• [DIRECTIONS FOR THIS TASK]
Copy exactly the lines from the start of the data below through the one that carries "floor.data.materials.append(made.material)", and only those.

• [STORED DATA]
# # # #
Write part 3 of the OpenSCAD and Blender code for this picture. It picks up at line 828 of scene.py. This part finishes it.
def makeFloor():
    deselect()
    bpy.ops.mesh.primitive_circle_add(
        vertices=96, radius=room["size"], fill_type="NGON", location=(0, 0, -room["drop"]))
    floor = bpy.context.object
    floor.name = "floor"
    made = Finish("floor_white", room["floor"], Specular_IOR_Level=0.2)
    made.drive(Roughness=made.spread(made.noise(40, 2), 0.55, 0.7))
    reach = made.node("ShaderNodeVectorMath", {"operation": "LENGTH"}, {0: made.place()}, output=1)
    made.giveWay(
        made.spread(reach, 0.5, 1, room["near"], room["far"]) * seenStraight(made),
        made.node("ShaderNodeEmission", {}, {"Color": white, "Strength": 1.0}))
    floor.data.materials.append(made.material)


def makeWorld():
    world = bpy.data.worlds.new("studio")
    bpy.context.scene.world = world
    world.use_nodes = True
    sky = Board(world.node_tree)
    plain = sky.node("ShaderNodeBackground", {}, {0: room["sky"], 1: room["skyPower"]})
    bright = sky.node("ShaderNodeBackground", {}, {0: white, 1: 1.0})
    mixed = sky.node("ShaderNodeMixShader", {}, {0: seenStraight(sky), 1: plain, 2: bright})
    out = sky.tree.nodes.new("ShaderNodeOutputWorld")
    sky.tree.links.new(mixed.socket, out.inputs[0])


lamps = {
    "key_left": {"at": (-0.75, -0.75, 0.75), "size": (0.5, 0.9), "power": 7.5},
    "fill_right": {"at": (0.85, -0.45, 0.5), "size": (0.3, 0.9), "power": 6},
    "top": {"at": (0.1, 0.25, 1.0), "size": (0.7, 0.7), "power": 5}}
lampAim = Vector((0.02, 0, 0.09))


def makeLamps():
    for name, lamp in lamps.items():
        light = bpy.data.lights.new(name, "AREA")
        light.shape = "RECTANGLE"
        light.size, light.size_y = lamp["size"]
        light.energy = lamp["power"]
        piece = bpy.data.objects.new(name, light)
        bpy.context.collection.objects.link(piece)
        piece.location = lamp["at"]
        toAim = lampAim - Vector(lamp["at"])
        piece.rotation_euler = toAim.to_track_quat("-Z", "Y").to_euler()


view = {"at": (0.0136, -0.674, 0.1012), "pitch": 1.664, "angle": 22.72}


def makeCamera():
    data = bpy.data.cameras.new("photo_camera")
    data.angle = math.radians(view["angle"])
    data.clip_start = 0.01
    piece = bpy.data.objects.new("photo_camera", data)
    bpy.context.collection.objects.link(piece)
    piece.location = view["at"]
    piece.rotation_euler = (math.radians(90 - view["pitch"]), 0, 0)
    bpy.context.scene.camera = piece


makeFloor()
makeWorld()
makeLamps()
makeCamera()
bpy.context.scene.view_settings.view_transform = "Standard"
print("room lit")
# # # #
• [RESULT OF THE EXERCISE]
Write part 3 of the OpenSCAD and Blender code for this picture. It picks up at line 828 of scene.py. This part finishes it.
def makeFloor():
    deselect()
    bpy.ops.mesh.primitive_circle_add(
        vertices=96, radius=room["size"], fill_type="NGON", location=(0, 0, -room["drop"]))
    floor = bpy.context.object
    floor.name = "floor"
    made = Finish("floor_white", room["floor"], Specular_IOR_Level=0.2)
    made.drive(Roughness=made.spread(made.noise(40, 2), 0.55, 0.7))
    reach = made.node("ShaderNodeVectorMath", {"operation": "LENGTH"}, {0: made.place()}, output=1)
    made.giveWay(
        made.spread(reach, 0.5, 1, room["near"], room["far"]) * seenStraight(made),
        made.node("ShaderNodeEmission", {}, {"Color": white, "Strength": 1.0}))
    floor.data.materials.append(made.material)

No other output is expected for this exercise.